The second missing element is what I’ve described as Obama’s “cosmic bet” in 2011 on Islamist democratic parties, including the Muslim Brotherhood in Egypt and the Justice and Development Party (AKP), a Muslim Brotherhood clone, in Turkey. Obama treated Egypt‘s President Mohamed Morsi and Turkey’s President Recep Tayyip Erdogan as the instruments of democratic change. That was an understandable decision, but we can see now that it was a very bad mistake. It spun the Arab Spring in a dangerous direction from which it never recovered.

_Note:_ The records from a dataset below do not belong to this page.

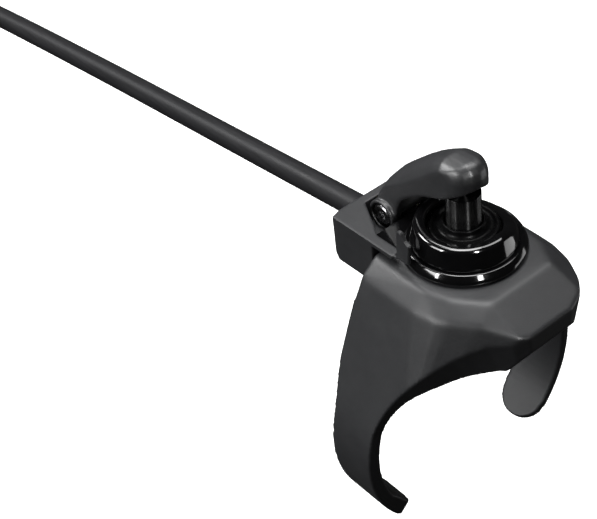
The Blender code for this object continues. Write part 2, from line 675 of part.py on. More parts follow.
def make_rubber_boot():
    """A rolled membrane from the ring's seat to the plunger's neck."""
    inner = POST_R + FIT
    profile = ((4.2, 26.85), (4.2, 27.2), (4.0, 27.5), (3.7, 27.5), (3.4, 27.3), (3.0, 27.25), (2.65, 27.6),
               (2.5, 28.2), (inner, 28.2), (inner, 26.95), (2.9, 26.85), (3.4, 27.0), (3.7, 26.95))
    return turned("rubber_boot", profile, rubber(), 36)


def make_plunger():
    """The post under the lever: blunt head, collar inside the ring, thin foot."""
    foot = 22.5
    profile = ((0.0, foot), (0.9, foot), (0.9, 24.6), (4.1, 24.6), (4.1, 25.2), (POST_R, 25.5),
               (POST_R, POST_TOP - 0.3), (POST_R - 0.3, POST_TOP), (0.0, POST_TOP))
    return turned("plunger", profile, gloss_plastic(), 36)


def make_plunger_spring():
    points = []
    turns = 4
    steps = 48
    low, high = BOARD_TOP + 0.55, 24.35
    for i in range(steps + 1):
        a = 2 * math.pi * turns * i / steps
        points.append((1.9 * math.cos(a), 1.9 * math.sin(a), low + (high - low) * i / steps))
    return tube_curve("plunger_spring", points, 0.13, steel(), 1)


def make_spring_seat():
    """Ring that locates the spring on the board, around the dome."""
    low = BOARD_TOP + 0.1
    profile = ((1.5, low), (3.0, low), (3.0, low + 0.2), (1.5, low + 0.2))
    return turned("spring_seat", profile, gloss_plastic(), 32)


def make_contact_dome():
    """Snap dome under the plunger's foot."""
    low = BOARD_TOP + 0.1
    profile = ((0.0, low + 0.3), (0.0, low + 0.15), (0.6, low + 0.09), (1.1, low), (1.3, low), (1.3, low + 0.08),
               (0.6, low + 0.24))
    return turned("contact_dome", profile, steel(), 24)


def make_circuit_board():
    low = CUP_FLOOR + 0.1
    return turned("circuit_board", ((0.0, low), (4.8, low), (4.8, BOARD_TOP), (0.0, BOARD_TOP)), board_green(), 32)


# --- cable ------------------------------------------------------------------

def make_wires():
    """Two insulated leads from the cable's end to the board."""
    for name, y in zip(("signal_wire", "ground_wire"), WIRE_Y):
        route = ((BORE_END_X + 0.2, y, WIRE_Z), (-11.0, y, WIRE_Z), (-7.5, y, WIRE_Z), (-4.3, y, WIRE_Z - 0.05))
        tube_curve(name, smooth_path(route, 10), WIRE_R, rubber(), 1)


def make_cable_grommet():
    inner = CABLE_R + FIT
    outer = inner + 0.4
    start, end = BLOCK_END_X + 0.05, BORE_END_X - 0.1
    profile = ((inner, start), (outer, start), (outer, end), (inner, end))
    return turned("cable_grommet", profile, rubber(), 28, "X", (0.0, CABLE_Y, CABLE_Z))


def cable_end():
    """Where the cable meets the plug, and the direction that it points there."""
    path = smooth_path(CABLE_ROUTE, CABLE_POINTS)
    return path[-1], (path[-1] - path[-2]).normalized()


def make_cable():
    return tube_curve("cable", smooth_path(CABLE_ROUTE, CABLE_POINTS), CABLE_R, rubber(), 2)


def along_cable(obj, start):
    """Stand a piece turned about X on the cable's end."""
    place, heading = cable_end()
    turn = Vector((1.0, 0.0, 0.0)).rotation_difference(heading)
    obj.rotation_mode = "QUATERNION"
    obj.rotation_quaternion = turn
    obj.location = place + heading * start
    return obj


def make_plug():
    collar = ((0.0, 0.0), (CABLE_R + 0.3, 0.0), (PLUG_R - 0.5, 1.6), (PLUG_R, 2.2), (PLUG_R, 6.0), (2.3, 6.0),
              (2.3, PLUG_LENGTH - 0.3), (2.0, PLUG_LENGTH), (1.3, PLUG_LENGTH), (1.3, 5.0), (0.0, 5.0))
    along_cable(turned("plug_body", collar, rubber(), 24, "X"), GAP)
    seal = [(2.68 + 0.22 * math.cos(a), 8.2 + 0.22 * math.sin(a)) for a in (math.pi * i / 3 for i in range(6))]
    along_cable(turned("plug_seal", seal, rubber(), 24, "X"), GAP)
    pin = ((0.0, 5.2), (0.7, 5.2), (0.7, PLUG_LENGTH - 0.9), (0.4, PLUG_LENGTH - 0.4), (0.0, PLUG_LENGTH - 0.4))
    along_cable(turned("plug_contact", pin, brass(), 16, "X"), GAP)


def shrink_to_metres():
    """Everything above is drawn in millimetres; the scene's unit is the metre.

    A curve's transform shrinks its points and their radii, and so its bevel.
    """
    for obj in bpy.context.scene.objects:
        obj.location *= MM
        obj.data.transform(Matrix.Scale(MM, 4))


def main():
    clear_scene()
    make_bar_clip()
    make_base_screws()
    make_switch_block()
    make_block_cover()
    make_cover_screws()
    make_thumb_lever()
    make_pivot_screw()
    make_pivot_nut()
    make_pivot_bush()
    make_lever_spring()
    make_switch_base()
    make_retaining_ring()
    make_seal_ring()
    make_rubber_boot()
    make_plunger()
    make_plunger_spring()
    make_spring_seat()
    make_contact_dome()
    make_circuit_board()
    make_wires()
    make_cable_grommet()
    make_cable()
    make_plug()
    shrink_to_metres()


main()
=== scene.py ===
"""Looks of a handlebar thumb shifter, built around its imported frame.

Lengths are in millimetres and become metres where a mesh, a curve or a light is made.
X runs along the handlebar, away from the cable; Z points up through the push switch; -Y is the side of the
clip's long tongue.
"""
import math

import bmesh
import bpy
from mathutils import Matrix, Quaternion, Vector


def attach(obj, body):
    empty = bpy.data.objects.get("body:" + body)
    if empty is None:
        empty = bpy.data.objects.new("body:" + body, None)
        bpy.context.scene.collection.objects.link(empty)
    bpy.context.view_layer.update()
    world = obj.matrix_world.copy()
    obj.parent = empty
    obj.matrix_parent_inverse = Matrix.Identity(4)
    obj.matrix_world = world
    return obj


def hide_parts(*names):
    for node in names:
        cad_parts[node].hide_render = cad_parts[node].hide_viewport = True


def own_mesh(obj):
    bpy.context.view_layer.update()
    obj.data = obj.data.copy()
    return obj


MM = 0.001

# The camera's place and angles: azimuth and elevation as seen from the object, then its roll, in degrees.
CAMERA_PLACE = (96.03, -90.98, 135.90)
CAMERA_AZIMUTH = 54.86
CAMERA_ELEVATION = 40.20
CAMERA_ROLL = -7.37
CAMERA_LENS = 90.45

# The cable's route, as in the CAD: along its axis, from inside the block to the plug.
CABLE_ROUTE = (
    (-13.45, -2.0, 22.35),
    (-40.0, -2.0, 19.8),
    (-75.0, -2.1, 16.5),
    (-108.0, -2.9, 13.6),
    (-136.0, -5.2, 11.6),
    (-160.0, -8.4, 10.5),
)
CABLE_R = 1.6
CABLE_POINTS = 80
PLUG_R = 2.9
PLUG_LENGTH = 11.0
PLUG_GAP = 0.3

# The lever's pivot and its hub's half width, heights on the switch, and the screws' places.
PIVOT_X = -10.65
PIVOT_Z = 24.6
HUB_Y = 3.3
CUP_BOTTOM = 18.5
CUP_FLOOR = 20.0
SEAT_Z = 24.3
FLANGE_TOP = 25.5
RING_TOP = 28.2
POST_R = 2.08
POST_BOTTOM = 22.5
POST_TOP = 32.2
COVER_SCREW_Y = (-5.8, 5.8)
BASE_SCREW_X = (-3.4, 3.4)

# Edges sharper than this many degrees stay sharp.
SHARP_ANGLE = 32.0

# Nearly all of a noise texture's values lie between these two.
NOISE_LOW = 0.3
NOISE_HIGH = 0.7

FLOOR_Z = -80.0
FLOOR_RADIUS = 6000.0
WORLD_STRENGTH = 0.02

# Each light: its name, place and target, then its width, height and power in watts.
SOFTBOXES = (
    ("overhead", (-50.0, 20.0, 900.0), (0.0, 0.0, 0.0), 480.0, 480.0, 6.0),
    ("far_right", (100.0, 360.0, 700.0), (0.0, 0.0, 10.0), 360.0, 360.0, 2.6),
    ("left", (-170.0, -700.0, 350.0), (0.0, 0.0, 0.0), 360.0, 300.0, 4.2),
    ("shoulder", (-560.0, -270.0, 520.0), (0.0, 0.0, 20.0), 300.0, 200.0, 5.0),
)
# These light nothing and only show as reflections in glossy surfaces.
CARDS = (
    ("ceiling_card", (40.0, -60.0, 800.0), (0.0, 0.0, 20.0), 420.0, 420.0, 3.0),
    ("far_card", (-330.0, 230.0, 720.0), (0.0, 0.0, 20.0), 240.0, 240.0, 2.0),
    ("right_card", (120.0, 200.0, -35.0), (0.0, 0.0, 26.0), 140.0, 90.0, 0.08),
    ("front_card", (236.0, -82.0, 140.0), (0.0, 0.0, 28.0), 30.0, 100.0, 0.7),
    ("left_card", (-10.0, -285.0, 130.0), (0.0, 0.0, 28.0), 20.0, 100.0, 0.26),
)

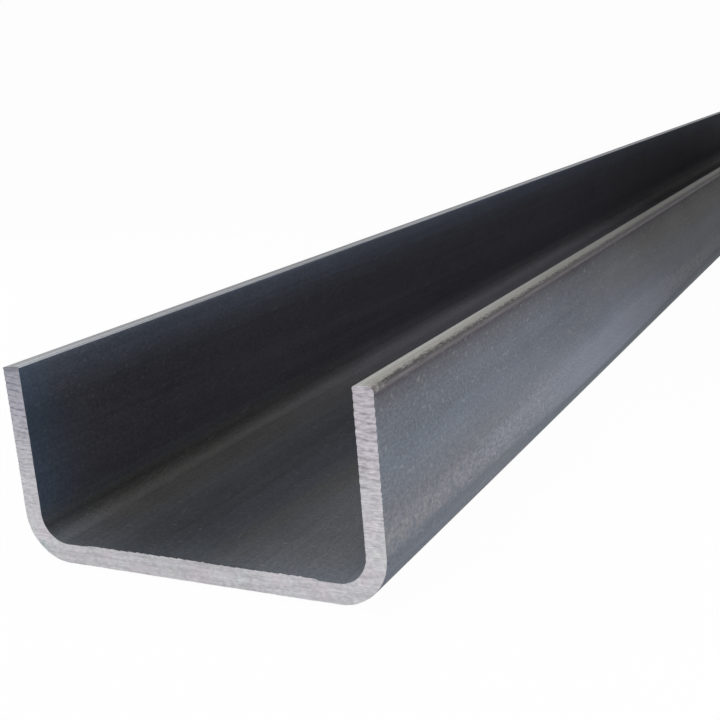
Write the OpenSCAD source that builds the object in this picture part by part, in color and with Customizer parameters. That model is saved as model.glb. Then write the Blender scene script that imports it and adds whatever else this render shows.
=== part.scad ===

Whatever else might be said about the coup that installed Abdel Fatah al-Sissi as president in Egypt, it probably prevented an Egyptian-Turkish Muslim Brotherhood alliance that would have been catastrophic. Goldberg doesn‘t really address this strand of policy.
– The overarching question in “The Obama Doctrine” is whether Obama was right to reduce America’s “overextension” in the Middle East, as White House aide Ben Rhodes puts it. Obama reasoned that the Middle East “is no longer terribly important to American interests,” that there‘s “little an American president can do to make it a better place” and that American meddling leads to the deaths of our soldiers and “the eventual hemorrhaging of U.S. credibility and power.”
Obama was wrong on all three, in my view: The Middle East does matter; the United States can help, and not doing so hurts our global standing. But even if he’s right, he needs to reckon better with one clear lesson of his presidency: As the United States stepped back in the Middle East, others stepped forward. Russia has moved into the vacuum left by retreating American power; so has Iran; so has Saudi Arabia; so has the Islamic State.
Is the United States better off in a world where these other powers advanced as we stepped back? I don’t think so.